EXERCISE TASK:
Output the material below in full, exactly as it is.

DATASET EXCERPT:
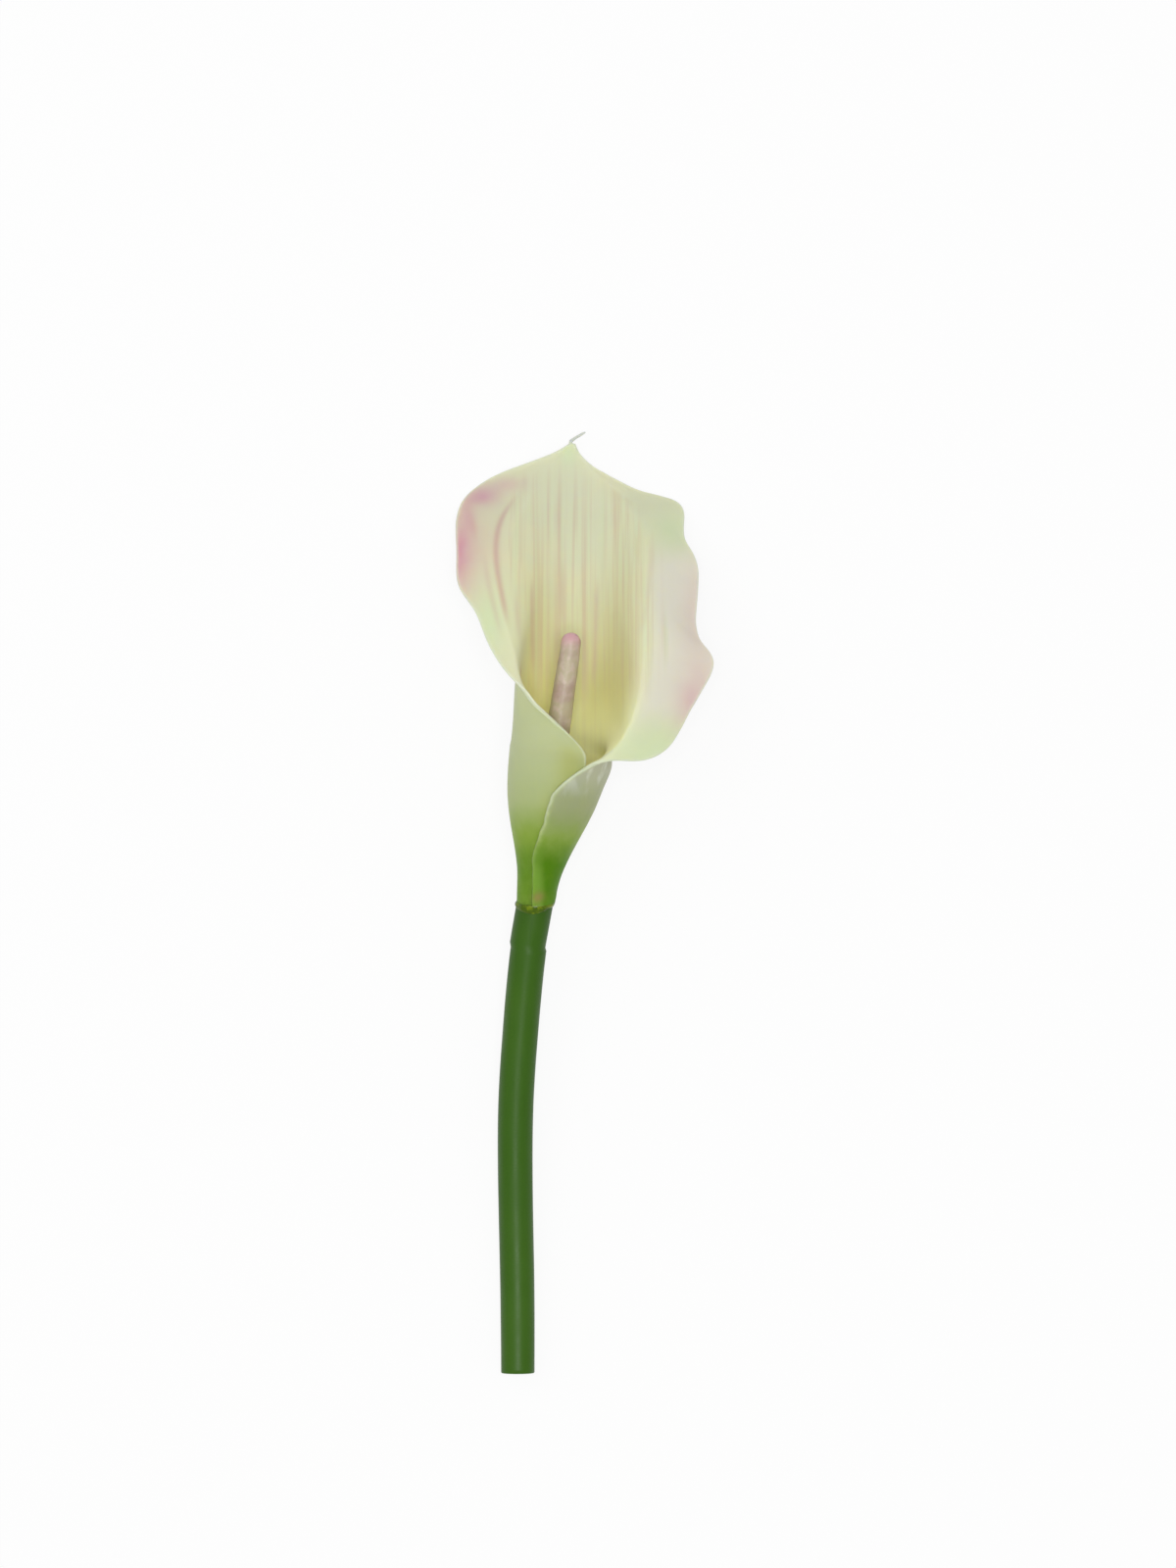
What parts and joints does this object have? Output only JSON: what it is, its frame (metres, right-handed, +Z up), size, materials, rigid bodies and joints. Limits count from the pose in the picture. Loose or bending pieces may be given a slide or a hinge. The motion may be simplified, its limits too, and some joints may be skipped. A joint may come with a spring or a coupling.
{
  "type": "artificial calla lily flower",
  "caption": "Artificial calla lily: a wrapped latex spathe round a spadix, glued to a curved plastic stem with a wire core, lying on its back",
  "frame": {"origin": "bottom centre of the bounding box, on the surface that the flower lies on", "axes": "X across the flower, Y along the stem towards the tip of the spathe, Z up, out of the open mouth"},
  "size_m": [0.0848, 0.3097, 0.0499],
  "materials": {
    "spathe_latex": "soft matt latex, pale green-cream, blushed pink at the lips and grass green at the neck",
    "spadix_latex": "smooth satin latex, dusky pink with a brighter pink tip",
    "glue_olive": "glossy olive glue, uneven",
    "stem_plastic": "smooth extruded plastic, dark green, satin",
    "wire_steel": "plain drawn steel wire, cut square"
  },
  "bodies": {
    "root": {"spathe": "spathe_latex", "spadix": "spadix_latex", "glue_ring": "glue_olive", "stem": "stem_plastic", "stem_wire": "wire_steel"}
  },
  "joints": []
}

CORRECT RESPONSE:
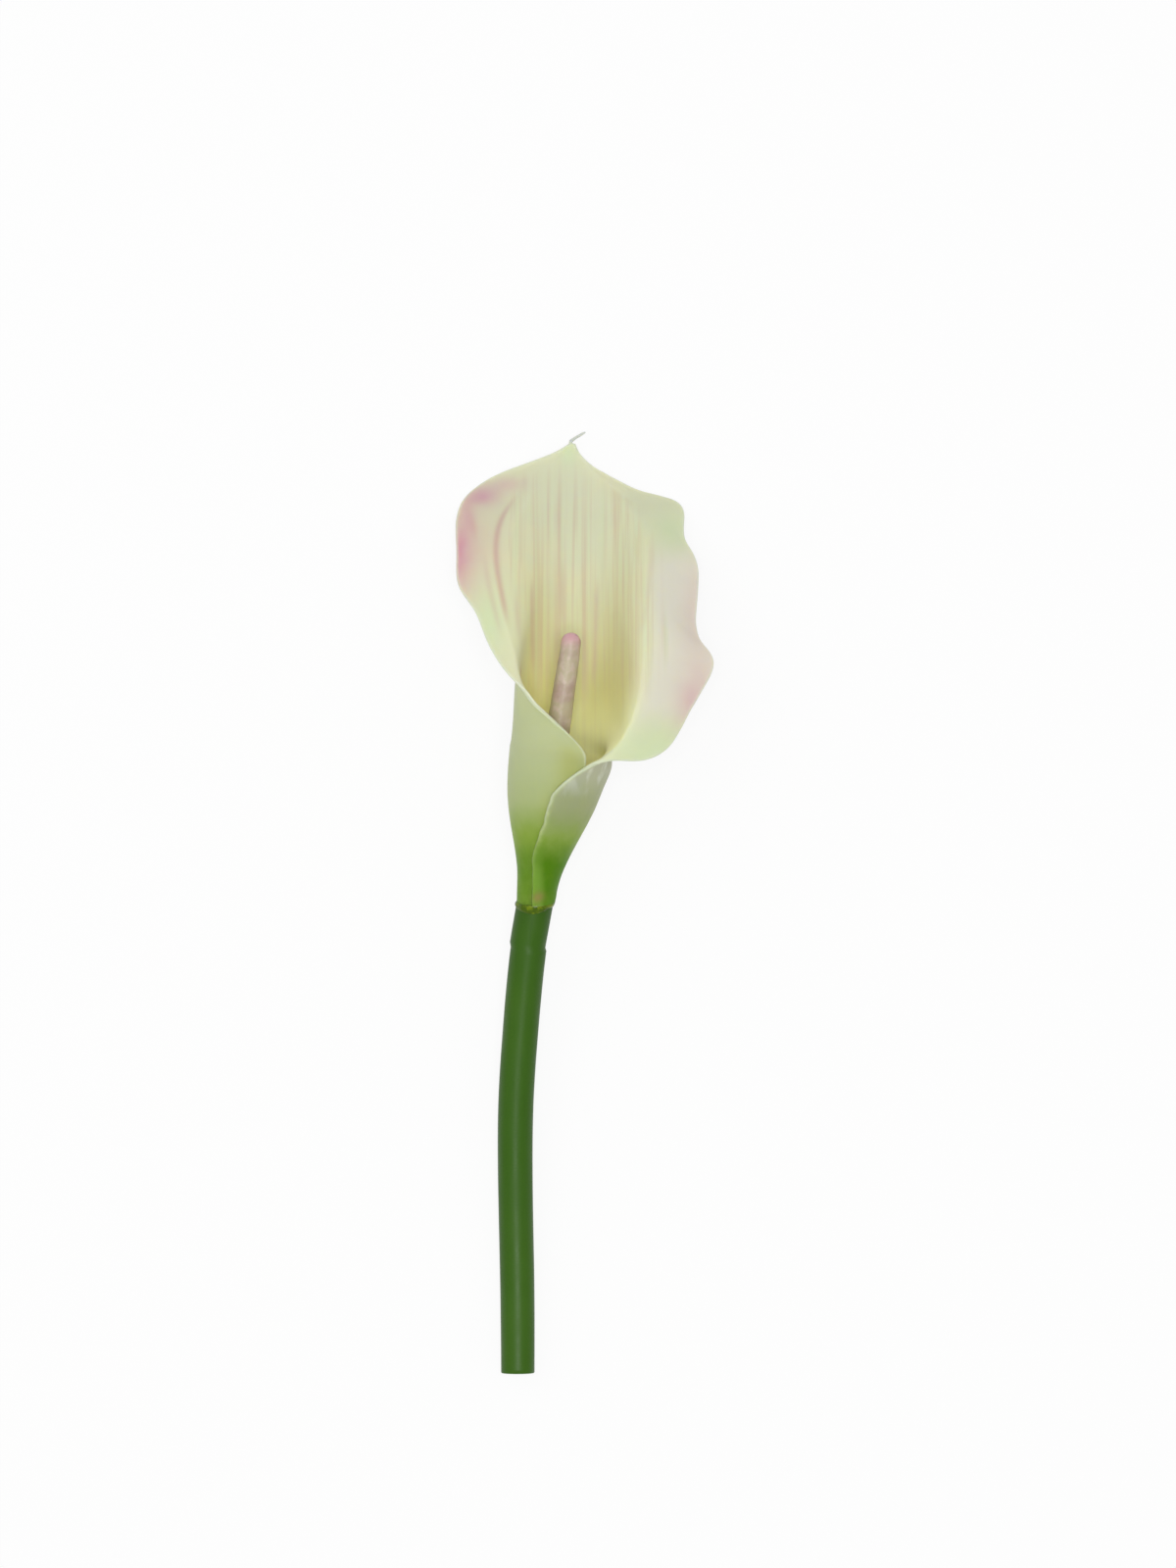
What parts and joints does this object have? Output only JSON: what it is, its frame (metres, right-handed, +Z up), size, materials, rigid bodies and joints. Limits count from the pose in the picture. Loose or bending pieces may be given a slide or a hinge. The motion may be simplified, its limits too, and some joints may be skipped. A joint may come with a spring or a coupling.
{
  "type": "artificial calla lily flower",
  "caption": "Artificial calla lily: a wrapped latex spathe round a spadix, glued to a curved plastic stem with a wire core, lying on its back",
  "frame": {"origin": "bottom centre of the bounding box, on the surface that the flower lies on", "axes": "X across the flower, Y along the stem towards the tip of the spathe, Z up, out of the open mouth"},
  "size_m": [0.0848, 0.3097, 0.0499],
  "materials": {
    "spathe_latex": "soft matt latex, pale green-cream, blushed pink at the lips and grass green at the neck",
    "spadix_latex": "smooth satin latex, dusky pink with a brighter pink tip",
    "glue_olive": "glossy olive glue, uneven",
    "stem_plastic": "smooth extruded plastic, dark green, satin",
    "wire_steel": "plain drawn steel wire, cut square"
  },
  "bodies": {
    "root": {"spathe": "spathe_latex", "spadix": "spadix_latex", "glue_ring": "glue_olive", "stem": "stem_plastic", "stem_wire": "wire_steel"}
  },
  "joints": []
}